The Anatomy of Analogy

We learn, and we teach, through a process of analogy. Analogy is a mechanism whereby we construct a simulacrum in order to capture the essence of an idea, in some alternate framework. Typically, we think of the analogy as being something as close to identical as possible to the original idea; however, it is virtually essential that the medium in which we choose to construct the analogy be distinct from that already available in the context of the idea being imaged. It is through the differences in the analogy that we bring the essential components of the original idea into sharpest relief.

For example, consider the idea of number. What does “three” mean? More crucially, how do you — even assuming you understand the essence of three-dom — convey this idea to someone else. You might show them three apples, and three writing instruments, and three automobiles, and so forth. By providing a sequence of examples which differ both externally (vehicles vs. fruit) and internally (dump trucks vs. passenger cars), you permit the learner to eliminate non-essential components of the idea of “three”, and focus more narrowly on the idea itself.

We derive facts about the universe either inductively, or deductively. Inductive learning is what our brains are most directly constructed to do: Gathering a wide variety of disparate data, and synthesizing general patterns of experience from them. Using these patterns, we may then reason deductively, and so long as our inductive experience provided us with accurate enough data, our deductive conclusions should be fairly commensurate with reality.

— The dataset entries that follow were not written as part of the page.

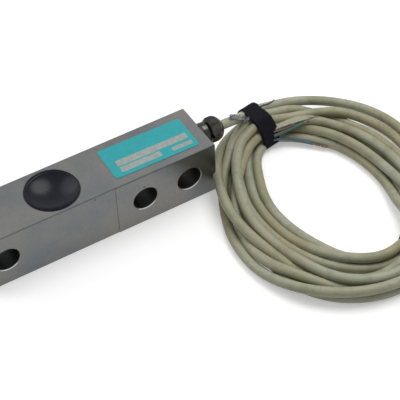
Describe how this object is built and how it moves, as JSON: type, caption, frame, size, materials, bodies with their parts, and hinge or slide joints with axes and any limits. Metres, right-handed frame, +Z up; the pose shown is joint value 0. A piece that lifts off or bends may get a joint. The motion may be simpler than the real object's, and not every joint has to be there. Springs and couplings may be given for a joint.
{
  "type": "strain gauge load cell",
  "caption": "Shear beam load cell: a square steel bar with cross bolt holes, potted gauge pockets above and below, a cable gland and a tied coil of cable with stripped ends.",
  "frame": {"origin": "middle of the beam's bottom face", "axes": "+X along the beam towards its cable end, the bolt holes run along Y, +Z up through the labelled face"},
  "size_m": [0.237, 0.1411, 0.0323],
  "materials": {
    "beam_steel": "nickel-plated, fine ground",
    "gauge_foil": "polyimide film with foil grids",
    "terminal_board": "glass laminate with tinned pads",
    "circuit_board": "lacquered",
    "chip_body": "ceramic",
    "wire_yellow": "enamel",
    "wire_red": "extruded",
    "wire_white": "extruded",
    "wire_green": "extruded",
    "wire_blue": "extruded",
    "wire_dark": "extruded",
    "potting": "cast, glossy",
    "label_print": "satin printed foil",
    "gland_rubber": "moulded",
    "gland_metal": "satin nickel plate",
    "cable_jacket": "satin extruded",
    "strap_weave": "woven hook and loop",
    "tinned_strands": "tinned",
    "copper_strands": "bare twisted"
  },
  "bodies": {
    "root": {"beam": "beam_steel", "gauge_upper": "gauge_foil", "gauge_lower": "gauge_foil", "terminals_upper": "terminal_board", "terminals_lower": "terminal_board", "trim_board": "circuit_board", "trim_resistors": "chip_body", "link_wires": "wire_yellow", "lead_wire_red": "wire_red", "lead_wire_white": "wire_white", "lead_wire_green": "wire_green", "lead_wire_blue": "wire_blue", "potting_upper": "potting", "potting_lower": "potting", "label": "label_print", "gland_seal": "gland_rubber", "gland_body": "gland_metal", "gland_bush": "gland_rubber", "gland_clamp": "gland_metal", "gland_nut": "gland_metal", "cable_lead": "cable_jacket", "cable_coil": "cable_jacket", "strap_near": "strap_weave", "strap_far": "strap_weave", "shield_pigtail": "tinned_strands", "drain_wire": "wire_dark", "conductor_white": "wire_white", "conductor_green": "wire_green", "conductor_red": "wire_red", "conductor_blue": "wire_blue", "bare_tips": "copper_strands"}
  },
  "joints": []
}
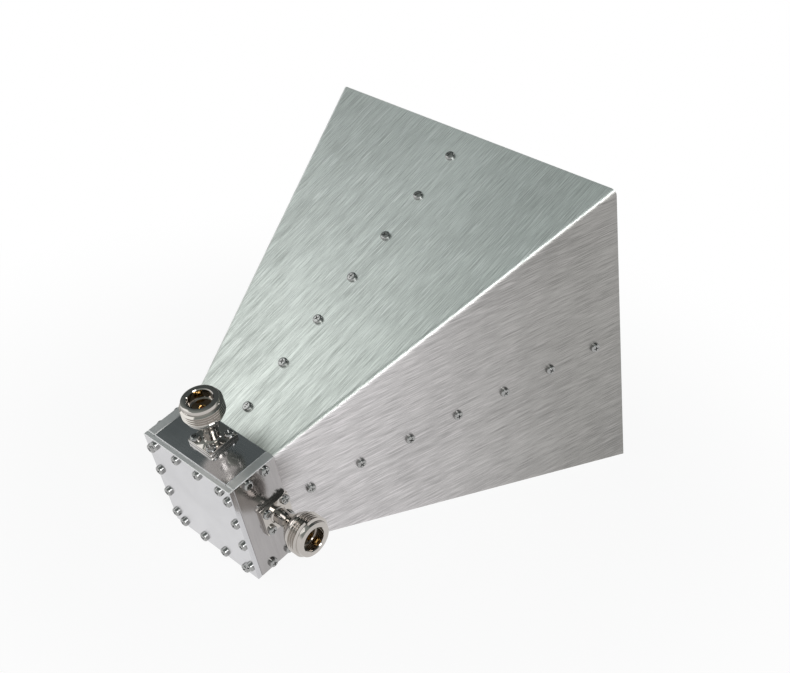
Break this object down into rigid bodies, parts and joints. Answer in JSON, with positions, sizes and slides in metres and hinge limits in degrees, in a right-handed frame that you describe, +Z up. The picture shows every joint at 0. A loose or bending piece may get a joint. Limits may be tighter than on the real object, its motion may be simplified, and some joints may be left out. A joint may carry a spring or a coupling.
{
  "type": "horn antenna",
  "caption": "Dual-polarised quad-ridged pyramidal horn antenna with a square feed box and coaxial ports on its top and right sides.",
  "frame": {"origin": "centre of the bounding box's base, on the surface that the antenna lies on", "axes": "+Z up; +Y level, towards the mouth, with the boresight 16.2 degrees above it; +X to the right seen from behind"},
  "size_m": [0.139, 0.1806, 0.1343],
  "materials": {
    "horn_sheet": "brushed sheet",
    "milled_plate": "fine milled",
    "ridge": "satin, milled profile",
    "port_nickel": "bright nickel plate",
    "insulator": "waxy white",
    "contact_gold": "gold plate",
    "screw_steel": "bright stainless"
  },
  "bodies": {
    "root": {"horn_shell": "horn_sheet", "horn_bottom_wall": "horn_sheet", "rear_cover": "milled_plate", "top_plate": "milled_plate", "bottom_plate": "milled_plate", "left_plate": "milled_plate", "right_plate": "milled_plate", "top_ridge": "ridge", "right_ridge": "ridge", "bottom_ridge": "ridge", "left_ridge": "ridge", "top_port_body": "port_nickel", "right_port_body": "port_nickel", "top_port_insulator": "insulator", "right_port_insulator": "insulator", "top_port_contact": "contact_gold", "right_port_contact": "contact_gold", "rear_cover_screws": "screw_steel", "left_plate_screws": "screw_steel", "right_plate_screws": "screw_steel", "top_ridge_screws": "screw_steel", "right_ridge_screws": "screw_steel", "bottom_ridge_screws": "screw_steel", "left_ridge_screws": "screw_steel", "top_flange_screws": "screw_steel", "right_flange_screws": "screw_steel"}
  },
  "joints": []
}
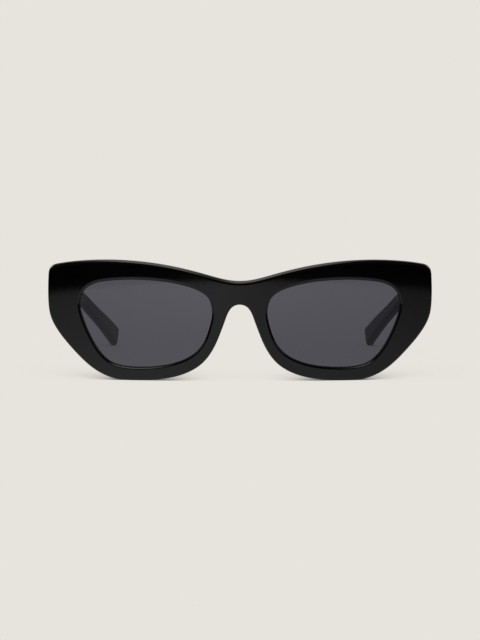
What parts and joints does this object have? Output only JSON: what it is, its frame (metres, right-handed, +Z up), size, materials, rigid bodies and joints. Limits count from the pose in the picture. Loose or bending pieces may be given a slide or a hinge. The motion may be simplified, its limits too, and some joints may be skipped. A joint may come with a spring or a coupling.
{
  "type": "cat eye sunglasses",
  "caption": "Cat-eye sunglasses with a thick polished black acetate front, dark smoke lenses and tapered temples that fold in on metal barrel hinges.",
  "frame": {"origin": "on the table the glasses stand on, on the plane of symmetry, midway between the foremost point of the front and the temple tips", "axes": "+X to the wearer's left, -Y the way the lenses face, +Y back along the open temples, +Z up"},
  "size_m": [0.1448, 0.1597, 0.045],
  "materials": {
    "acetate": "polished black cellulose acetate",
    "lens": "polished smoke-grey lens, about a tenth of the light passes",
    "hinge_metal": "nickel silver, lightly brushed",
    "screw_steel": "turned stainless steel"
  },
  "bodies": {
    "front": {"front_frame": "acetate", "lens_left": "lens", "nose_pad_left": "acetate", "hinge_front_leaf_left": "hinge_metal", "hinge_screw_left": "screw_steel", "front_rivet_inner_left": "screw_steel", "front_rivet_outer_left": "screw_steel", "lens_right": "lens", "nose_pad_right": "acetate", "hinge_front_leaf_right": "hinge_metal", "hinge_screw_right": "screw_steel", "front_rivet_inner_right": "screw_steel", "front_rivet_outer_right": "screw_steel"},
    "temple_left": {"temple_left": "acetate", "core_wire_left": "hinge_metal", "hinge_temple_leaf_left": "hinge_metal", "temple_rivet_front_left": "screw_steel", "temple_rivet_rear_left": "screw_steel"},
    "temple_right": {"temple_right": "acetate", "core_wire_right": "hinge_metal", "hinge_temple_leaf_right": "hinge_metal", "temple_rivet_front_right": "screw_steel", "temple_rivet_rear_right": "screw_steel"}
  },
  "joints": [
    {"name": "temple_left_fold", "type": "hinge", "parent": "front", "child": "temple_left", "pos_m": [0.0653, -0.0632, 0.0348], "axis": [0, 0, 1], "range_deg": [0, 86]},
    {"name": "temple_right_fold", "type": "hinge", "parent": "front", "child": "temple_right", "pos_m": [-0.0653, -0.0632, 0.0348], "axis": [0, 0, -1], "range_deg": [0, 80]}
  ]
}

When we construct an analogy, we are playing on the powerful inductive capabilities of our neural brains. To use a meta-analogy, it is like constructing a clay model of the thing we are trying to build — we make it look similar to the focal concept, and then establish a “binding” in our minds between the analog (the model) and the thing it is supposed to represent. Having made this binding, we use properties of the model to illustrate properties of the focal concept. We do not attempt to equate the model with the focal concept — any more than we would equate the clay model with the final product — but we take advantage of the parallelism between the two in order to more completely understand the final product’s essential features.

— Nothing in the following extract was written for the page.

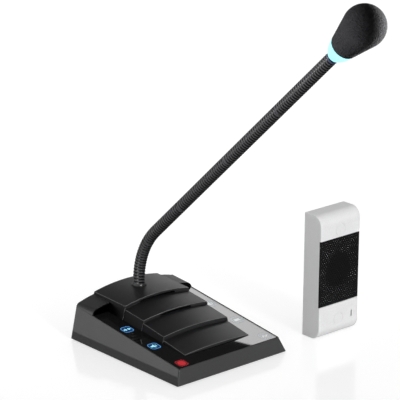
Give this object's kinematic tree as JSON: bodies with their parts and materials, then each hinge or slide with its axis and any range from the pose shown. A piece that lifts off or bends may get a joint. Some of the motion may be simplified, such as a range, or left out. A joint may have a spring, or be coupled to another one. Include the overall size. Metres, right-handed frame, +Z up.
{
  "type": "teller window intercom",
  "caption": "Desk intercom console with backlit keys, tiered speaker cover and gooseneck microphone, with a separate customer speaker panel.",
  "frame": {"origin": "on the desk, midway between the console's four feet", "axes": "+X is the operator's right, +Y from the console's front edge to its rear, +Z up"},
  "size_m": [0.195, 0.2836, 0.3226],
  "materials": {
    "case_plastic": "satin dark grey",
    "overlay_gloss": "gloss black",
    "cover_plastic": "satin charcoal",
    "key_plastic": "gloss black, lit from below",
    "rubber_black": "matt",
    "screw_steel": "plated",
    "board_laminate": "green solder resist",
    "switch_plastic": "matt",
    "speaker_steel": "black",
    "speaker_paper": "doped paper",
    "magnet_iron": "bare ferrite",
    "socket_plastic": "matt black",
    "terminal_plastic": "matt green",
    "neck_metal": "satin black",
    "nut_brass": "plated",
    "sleeve_metal": "black",
    "ring_diffuser": "translucent, lit from inside",
    "capsule_metal": "bare",
    "foam_black": "open-cell foam",
    "panel_shell": "silver, fine grain",
    "panel_grille_metal": "satin black",
    "panel_back_plastic": "matt"
  },
  "bodies": {
    "console": {"upper_housing": "case_plastic", "base_cover": "case_plastic", "key_overlay": "overlay_gloss", "speaker_cover": "cover_plastic", "rubber_feet": "rubber_black", "case_screws": "screw_steel", "cover_screws": "screw_steel", "board_screws": "screw_steel", "speaker_screws": "screw_steel", "rear_board_screws": "screw_steel", "panel_back_screws": "screw_steel", "panel_board_screws": "screw_steel", "main_circuit_board": "board_laminate", "rear_circuit_board": "board_laminate", "panel_circuit_board": "board_laminate", "key_switches": "switch_plastic", "speaker_frame": "speaker_steel", "panel_speaker_frame": "speaker_steel", "speaker_cone": "speaker_paper", "panel_speaker_cone": "speaker_paper", "speaker_magnet": "magnet_iron", "panel_speaker_magnet": "magnet_iron", "headset_jack": "socket_plastic", "power_jack": "socket_plastic", "line_socket": "socket_plastic", "panel_terminal_block": "terminal_plastic", "gooseneck_collar": "neck_metal", "gooseneck_nut": "nut_brass", "panel_housing": "panel_shell", "panel_grille": "panel_grille_metal", "panel_back_plate": "panel_back_plastic", "panel_screw_plugs": "panel_shell", "panel_microphone": "capsule_metal", "panel_microphone_boot": "rubber_black", "panel_cable_grommet": "rubber_black", "gooseneck_section_0": "neck_metal"},
    "neck_1": {"gooseneck_section_1": "neck_metal"},
    "neck_2": {"gooseneck_section_2": "neck_metal"},
    "neck_3": {"gooseneck_section_3": "neck_metal"},
    "neck_4": {"gooseneck_section_4": "neck_metal"},
    "neck_5": {"gooseneck_section_5": "neck_metal"},
    "neck_6": {"gooseneck_section_6": "neck_metal"},
    "neck_7": {"gooseneck_section_7": "neck_metal"},
    "neck_8": {"gooseneck_section_8": "neck_metal", "microphone_sleeve": "sleeve_metal", "light_ring": "ring_diffuser", "ring_led_board": "board_laminate", "capsule_holder": "rubber_black", "microphone_capsule": "capsule_metal", "foam_windscreen": "foam_black"},
    "key_front_left": {"key_front_left": "key_plastic"},
    "key_front_right": {"key_front_right": "key_plastic"},
    "key_middle_left": {"key_middle_left": "key_plastic"},
    "key_middle_right": {"key_middle_right": "key_plastic"},
    "key_rear_left": {"key_rear_left": "key_plastic"},
    "key_rear_right": {"key_rear_right": "key_plastic"}
  },
  "joints": [
    {"name": "neck_1_fore_aft", "type": "hinge", "parent": "console", "child": "neck_1", "pos_m": [0, 0.04569, 0.06266], "axis": [1, 0, 0], "range_deg": [-15, 15]},
    {"name": "neck_2_sideways", "type": "hinge", "parent": "neck_1", "child": "neck_2", "pos_m": [0, 0.02466, 0.09352], "axis": [0, 0.6865, 0.7272], "range_deg": [-15, 15]},
    {"name": "neck_3_fore_aft", "type": "hinge", "parent": "neck_2", "child": "neck_3", "pos_m": [0, -0.00284, 0.11948], "axis": [1, 0, 0], "range_deg": [-15, 15]},
    {"name": "neck_4_sideways", "type": "hinge", "parent": "neck_3", "child": "neck_4", "pos_m": [0, -0.03034, 0.14544], "axis": [0, 0.6865, 0.7272], "range_deg": [-15, 15]},
    {"name": "neck_5_fore_aft", "type": "hinge", "parent": "neck_4", "child": "neck_5", "pos_m": [0, -0.05784, 0.17141], "axis": [1, 0, 0], "range_deg": [-15, 15]},
    {"name": "neck_6_sideways", "type": "hinge", "parent": "neck_5", "child": "neck_6", "pos_m": [0, -0.08534, 0.19737], "axis": [0, 0.6865, 0.7272], "range_deg": [-15, 15]},
    {"name": "neck_7_fore_aft", "type": "hinge", "parent": "neck_6", "child": "neck_7", "pos_m": [0, -0.11284, 0.22333], "axis": [1, 0, 0], "range_deg": [-15, 15]},
    {"name": "neck_8_sideways", "type": "hinge", "parent": "neck_7", "child": "neck_8", "pos_m": [0, -0.14034, 0.24929], "axis": [0, 0.6865, 0.7272], "range_deg": [-15, 15]},
    {"name": "key_front_left_press", "type": "slide", "parent": "console", "child": "key_front_left", "axis": [0, 0.1193, -0.9929], "range_m": [0, 0.0005], "stiffness_N_per_m": 1500, "springref_m": -0.0005},
    {"name": "key_front_right_press", "type": "slide", "parent": "console", "child": "key_front_right", "axis": [0, 0.1193, -0.9929], "range_m": [0, 0.0005], "stiffness_N_per_m": 1500, "springref_m": -0.0005},
    {"name": "key_middle_left_press", "type": "slide", "parent": "console", "child": "key_middle_left", "axis": [0, 0.1193, -0.9929], "range_m": [0, 0.0005], "stiffness_N_per_m": 1500, "springref_m": -0.0005},
    {"name": "key_middle_right_press", "type": "slide", "parent": "console", "child": "key_middle_right", "axis": [0, 0.1193, -0.9929], "range_m": [0, 0.0005], "stiffness_N_per_m": 1500, "springref_m": -0.0005},
    {"name": "key_rear_left_press", "type": "slide", "parent": "console", "child": "key_rear_left", "axis": [0, 0.1193, -0.9929], "range_m": [0, 0.0005], "stiffness_N_per_m": 1500, "springref_m": -0.0005},
    {"name": "key_rear_right_press", "type": "slide", "parent": "console", "child": "key_rear_right", "axis": [0, 0.1193, -0.9929], "range_m": [0, 0.0005], "stiffness_N_per_m": 1500, "springref_m": -0.0005}
  ],
  "couplings": [
    {"joint": "neck_3_fore_aft", "follows": "neck_1_fore_aft", "ratio": 1},
    {"joint": "neck_5_fore_aft", "follows": "neck_1_fore_aft", "ratio": 1},
    {"joint": "neck_7_fore_aft", "follows": "neck_1_fore_aft", "ratio": 1},
    {"joint": "neck_4_sideways", "follows": "neck_2_sideways", "ratio": 1},
    {"joint": "neck_6_sideways", "follows": "neck_2_sideways", "ratio": 1},
    {"joint": "neck_8_sideways", "follows": "neck_2_sideways", "ratio": 1}
  ]
}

When constructing or learning from an analogy, it is worthwhile to ask questions such as, “Is the binding of this analogy to its focal concept valid?” Informally, this corresponds to asking whether the analogy is sufficiently parallel to the focal concept that reasoning about the analog can be expected to give valid information about the focal concept itself. To use another metanalogy, consider a ‘pantograph,’ a draughtsman’s tool which mimicks the motion of the pen at a different location on the page, perhaps at a different scale. An ideal analogy is like the pantograph, in that it should mirror every salient feature of the original. In practise, most analogies are valid only within a very narrow range.

Another key property of analogies is that they are typically simpler than the focal concept they are intended to reflect. It is quite uncommon to give an analogy for something which has more detail than the original — after all, the objective is to illustrate essential concepts, rather than intricate details. The ability to understand an analogy is often strongly dependent upon environmental issues such as cultural and societal background, but many good analogies exist that arguably span cultural boundaries through the foundations of human experience. For example, many analogies fall under the category of “anthropomorphization,” which is to say, using the human body and behaviour patterns as representative analogues for various phenomena in the world. We label parts of the guitar with names like “head,” “neck,” “body,” “waist,” etc., and we speak of what our computers “want” or “need” when they are not working as we might wish.

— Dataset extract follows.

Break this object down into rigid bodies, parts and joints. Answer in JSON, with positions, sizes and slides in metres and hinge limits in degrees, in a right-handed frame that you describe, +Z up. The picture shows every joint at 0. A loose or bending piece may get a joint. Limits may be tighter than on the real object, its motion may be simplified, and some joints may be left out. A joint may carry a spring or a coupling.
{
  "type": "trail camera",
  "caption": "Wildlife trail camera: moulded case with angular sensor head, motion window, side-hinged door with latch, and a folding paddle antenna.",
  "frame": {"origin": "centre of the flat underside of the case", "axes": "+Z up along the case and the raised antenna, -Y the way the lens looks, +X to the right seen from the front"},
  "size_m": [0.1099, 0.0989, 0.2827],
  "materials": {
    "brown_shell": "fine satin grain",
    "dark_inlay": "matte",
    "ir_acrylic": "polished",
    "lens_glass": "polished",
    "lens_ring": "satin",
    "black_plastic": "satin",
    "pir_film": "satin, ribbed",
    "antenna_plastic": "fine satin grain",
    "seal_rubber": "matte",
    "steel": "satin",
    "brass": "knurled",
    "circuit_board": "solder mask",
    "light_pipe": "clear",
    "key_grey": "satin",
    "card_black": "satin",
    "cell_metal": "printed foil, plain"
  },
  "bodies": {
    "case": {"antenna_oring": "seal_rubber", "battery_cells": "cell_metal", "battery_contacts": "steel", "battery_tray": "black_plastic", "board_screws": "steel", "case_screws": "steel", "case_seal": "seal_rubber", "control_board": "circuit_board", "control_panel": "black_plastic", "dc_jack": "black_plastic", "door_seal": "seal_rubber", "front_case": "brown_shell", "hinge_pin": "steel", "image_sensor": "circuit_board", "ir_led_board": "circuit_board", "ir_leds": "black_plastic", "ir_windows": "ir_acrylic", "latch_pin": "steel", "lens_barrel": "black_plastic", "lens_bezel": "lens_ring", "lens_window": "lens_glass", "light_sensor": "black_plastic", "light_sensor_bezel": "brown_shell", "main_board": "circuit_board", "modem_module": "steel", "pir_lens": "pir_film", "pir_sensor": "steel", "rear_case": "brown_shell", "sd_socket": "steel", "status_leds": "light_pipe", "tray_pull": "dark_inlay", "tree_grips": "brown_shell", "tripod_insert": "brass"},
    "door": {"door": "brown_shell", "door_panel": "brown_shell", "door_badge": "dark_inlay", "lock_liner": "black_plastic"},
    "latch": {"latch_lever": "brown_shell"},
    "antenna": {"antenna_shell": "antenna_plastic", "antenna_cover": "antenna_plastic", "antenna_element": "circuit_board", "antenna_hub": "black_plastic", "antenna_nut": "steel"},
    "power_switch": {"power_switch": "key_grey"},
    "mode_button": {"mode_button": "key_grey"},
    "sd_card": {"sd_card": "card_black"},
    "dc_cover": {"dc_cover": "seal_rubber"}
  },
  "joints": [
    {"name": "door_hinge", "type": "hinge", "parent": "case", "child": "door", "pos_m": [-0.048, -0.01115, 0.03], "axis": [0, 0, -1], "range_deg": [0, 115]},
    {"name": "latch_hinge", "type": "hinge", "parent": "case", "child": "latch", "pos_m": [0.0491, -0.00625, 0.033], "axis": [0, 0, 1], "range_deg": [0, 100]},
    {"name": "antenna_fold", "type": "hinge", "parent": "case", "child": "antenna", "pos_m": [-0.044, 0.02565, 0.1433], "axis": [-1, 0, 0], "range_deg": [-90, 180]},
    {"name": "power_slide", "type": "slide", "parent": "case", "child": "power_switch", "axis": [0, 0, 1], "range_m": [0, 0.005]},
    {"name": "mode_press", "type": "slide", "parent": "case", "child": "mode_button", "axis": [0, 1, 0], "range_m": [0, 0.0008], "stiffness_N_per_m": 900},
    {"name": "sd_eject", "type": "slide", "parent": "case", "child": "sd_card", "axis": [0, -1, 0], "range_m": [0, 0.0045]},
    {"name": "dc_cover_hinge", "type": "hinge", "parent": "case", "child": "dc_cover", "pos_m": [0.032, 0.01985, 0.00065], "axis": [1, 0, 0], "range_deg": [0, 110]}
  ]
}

Part of the power of analogy as an instructional tool is that it enables us to use smaller, simpler, concrete ideas (which we already apprehend) to understand larger, more complex and/or abstract concepts which do not correlate directly to our sensory experience. Thus it is that we teach our children basic arithmetic with integers, before we teach them about real numbers; we teach them algebra using real numbers before we teach them about calculus; we teach them about calculus before we teach them the more general algebras of groups, rings and fields; and so forth. At each stage, the new concepts are drawn by analogy from those learned previously, and so the process of abstraction and generalization is made easier.

Analogy can also be used as a rhetorical tool — and it is in this context that the question of analogic validity is most appropriate. One possibly unfortunate property of analogy is that we may often be misled by an analogy which is attractively similar to the focal concept — but which does not have a valid binding to the focal concept. For example, we might assert that a good government is like a well-run machine; however, it is virtually never useful to apply reasoning about a mechanical device to large human bureaucracies such as a government — even though there may be some trivially satisfying parallels in the imagination.